Think about it: how many times have you been frustrated with someone over something you never actually communicated? Most arguments aren’t about the thing itself—they’re about unspoken emotional needs. The dishes aren’t about the dishes. They’re about respect, effort, appreciation.

Marcus Aurelius reminded himself daily: “Be tolerant with others and strict with yourself.” People remember how you made them feel, not what you said. Your ability to manage relationships is less about crafting the perfect words and more about understanding the emotional weight of your actions.

Your peer group, too, shapes your thinking more than you realize. You’re not just the average of the five people you spend the most time with—you’re the average of their mindsets, their habits, their expectations of what’s possible. Choose wisely.

The Success Paradox

Most people pursue success in ways that prevent it. We chase certainty in an uncertain world. We follow prescribed paths when the best results come from forging your own.

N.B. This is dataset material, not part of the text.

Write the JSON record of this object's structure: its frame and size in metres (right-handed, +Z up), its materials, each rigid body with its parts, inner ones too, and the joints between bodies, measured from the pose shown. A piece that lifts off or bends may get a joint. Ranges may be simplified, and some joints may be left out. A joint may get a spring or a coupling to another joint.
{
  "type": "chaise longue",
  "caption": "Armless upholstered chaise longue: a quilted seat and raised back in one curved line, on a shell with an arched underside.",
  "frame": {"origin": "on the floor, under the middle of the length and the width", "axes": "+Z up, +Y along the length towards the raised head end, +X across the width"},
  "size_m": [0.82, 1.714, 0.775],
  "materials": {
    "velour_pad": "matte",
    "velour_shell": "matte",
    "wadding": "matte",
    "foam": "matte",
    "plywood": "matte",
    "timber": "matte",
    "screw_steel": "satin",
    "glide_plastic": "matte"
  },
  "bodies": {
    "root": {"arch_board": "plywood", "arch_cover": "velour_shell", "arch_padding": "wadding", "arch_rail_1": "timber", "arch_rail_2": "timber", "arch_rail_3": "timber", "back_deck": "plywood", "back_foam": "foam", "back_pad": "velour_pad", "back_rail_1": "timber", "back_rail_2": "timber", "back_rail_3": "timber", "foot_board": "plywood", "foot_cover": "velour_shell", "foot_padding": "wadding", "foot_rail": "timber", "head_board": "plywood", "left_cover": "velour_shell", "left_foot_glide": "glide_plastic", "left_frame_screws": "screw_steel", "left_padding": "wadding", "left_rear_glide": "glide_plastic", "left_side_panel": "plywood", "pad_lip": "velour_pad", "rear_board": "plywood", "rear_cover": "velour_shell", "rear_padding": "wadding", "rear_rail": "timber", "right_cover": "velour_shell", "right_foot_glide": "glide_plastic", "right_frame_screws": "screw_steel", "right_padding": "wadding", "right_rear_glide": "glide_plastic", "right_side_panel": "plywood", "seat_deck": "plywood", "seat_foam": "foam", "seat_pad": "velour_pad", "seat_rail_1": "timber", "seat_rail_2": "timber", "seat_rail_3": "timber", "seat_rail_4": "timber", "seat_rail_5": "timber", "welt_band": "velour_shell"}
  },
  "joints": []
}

The best people I know do three things differently:

  1. They release perfectionism. While you’re polishing version 1.0, someone else is already learning from version 0.5.
  2. They reverse engineer success. Study what worked, extract the principles, then apply them to your unique context.
  3. They quit strategically. The best aren’t just good at starting things—they’re great at stopping things that don’t serve them.

Identity Shapes Everything

Most people fail at change because they focus on doing instead of beingI need to work out more versus I’m the kind of person who takes care of their body. One requires effort. The other is just reality.

Instead of saying I need to be more productive, try I am someone who protects their focus. See the difference?

The Path to Wisdom

The wisdom tax is real. Most people will pay it in full—wasting years rediscovering truths that others already figured out. But you don’t have to. You can borrow wisdom instead of paying for it.

So here’s the challenge: Pick one insight. Apply it today.

Wisdom without action isn’t wisdom. It’s just trivia.